Michael Bloomberg and Pete Buttigieg have faced their own issues. Bloomberg alienated the African American vote with his undeniable support of a “stop and frisk” policy in New York that disproportionately subjects minorities to police searches. Buttigieg is also struggling with black voters, which NBC News claims is because African Americans are 10% less likely to support gay marriage when compared to Caucasian voters, according to the Pew Research center.  

Though none of the current candidates look especially threatening to the president, there is one other thing I believe could beat Trump, and that’s impeachment. A trial before the Senate might be the tipping point for voters; even solid supporters of Trump will likely hesitate to vote for a candidate who has been impeached.

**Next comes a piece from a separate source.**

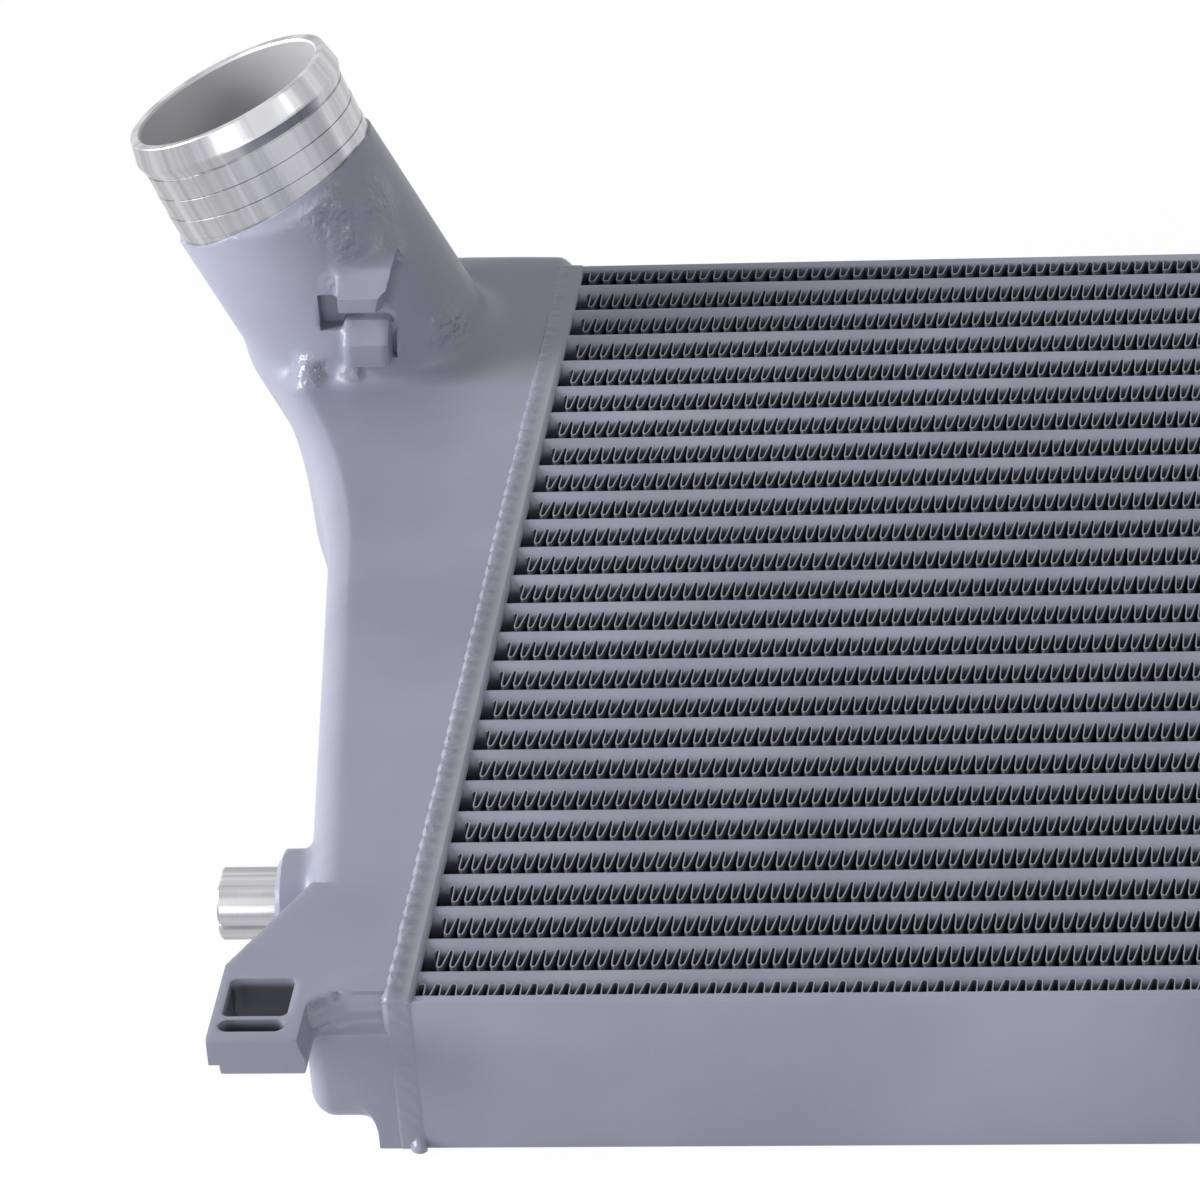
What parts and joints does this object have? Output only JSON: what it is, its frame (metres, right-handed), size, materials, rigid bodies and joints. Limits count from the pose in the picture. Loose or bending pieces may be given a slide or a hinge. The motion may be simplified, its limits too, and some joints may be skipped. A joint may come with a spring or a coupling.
{
  "type": "intercooler",
  "caption": "Wide flat air-to-air cooler: finned core between two tapered cast end tanks with leaning hose spigots, bracket lugs and stub pegs.",
  "frame": {"origin": "centre of the back face of the finned core", "axes": "+X along the tubes towards the right tank, +Y up the stack towards the spigots' end, +Z out of the face that carries the spigots"},
  "size_m": [0.901, 0.4378, 0.1338],
  "materials": {
    "painted_core": "satin",
    "painted_casting": "satin",
    "machined_aluminium": "machined"
  },
  "bodies": {
    "root": {"tube_01": "painted_core", "tube_02": "painted_core", "tube_03": "painted_core", "tube_04": "painted_core", "tube_05": "painted_core", "tube_06": "painted_core", "tube_07": "painted_core", "tube_08": "painted_core", "tube_09": "painted_core", "tube_10": "painted_core", "tube_11": "painted_core", "tube_12": "painted_core", "tube_13": "painted_core", "tube_14": "painted_core", "tube_15": "painted_core", "tube_16": "painted_core", "tube_17": "painted_core", "tube_18": "painted_core", "tube_19": "painted_core", "tube_20": "painted_core", "tube_21": "painted_core", "tube_22": "painted_core", "tube_23": "painted_core", "tube_24": "painted_core", "tube_25": "painted_core", "fin_row_01": "painted_core", "fin_row_02": "painted_core", "fin_row_03": "painted_core", "fin_row_04": "painted_core", "fin_row_05": "painted_core", "fin_row_06": "painted_core", "fin_row_07": "painted_core", "fin_row_08": "painted_core", "fin_row_09": "painted_core", "fin_row_10": "painted_core", "fin_row_11": "painted_core", "fin_row_12": "painted_core", "fin_row_13": "painted_core", "fin_row_14": "painted_core", "fin_row_15": "painted_core", "fin_row_16": "painted_core", "fin_row_17": "painted_core", "fin_row_18": "painted_core", "fin_row_19": "painted_core", "fin_row_20": "painted_core", "fin_row_21": "painted_core", "fin_row_22": "painted_core", "fin_row_23": "painted_core", "fin_row_24": "painted_core", "fin_row_25": "painted_core", "fin_row_26": "painted_core", "top_side_plate": "painted_core", "bottom_side_plate": "painted_core", "left_end_bars": "painted_core", "right_end_bars": "painted_core", "left_end_tank": "painted_casting", "right_end_tank": "painted_casting", "left_peg": "machined_aluminium", "right_peg": "machined_aluminium", "weld_beads": "painted_core"}
  },
  "joints": []
}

Compared to the politicians just mentioned, Obama is a loved public figure. In a poll by YouGov, she was found to be the most admired woman in the world in 2019 and, according to a Gallup poll, left the White House with a 68% favorability rating. She checks all the boxes, and, in the current context, outshines every other Democratic candidate.

It seems, however, unlikely that we will get to see her run the race. In her memoir, “Becoming,” she wrote, “I have never been a fan of politics, and my experience over the last 10 years has done little to change that.”

With this in mind, it seems that Trump’s only formidable barrier to a second term is his impending impeachment.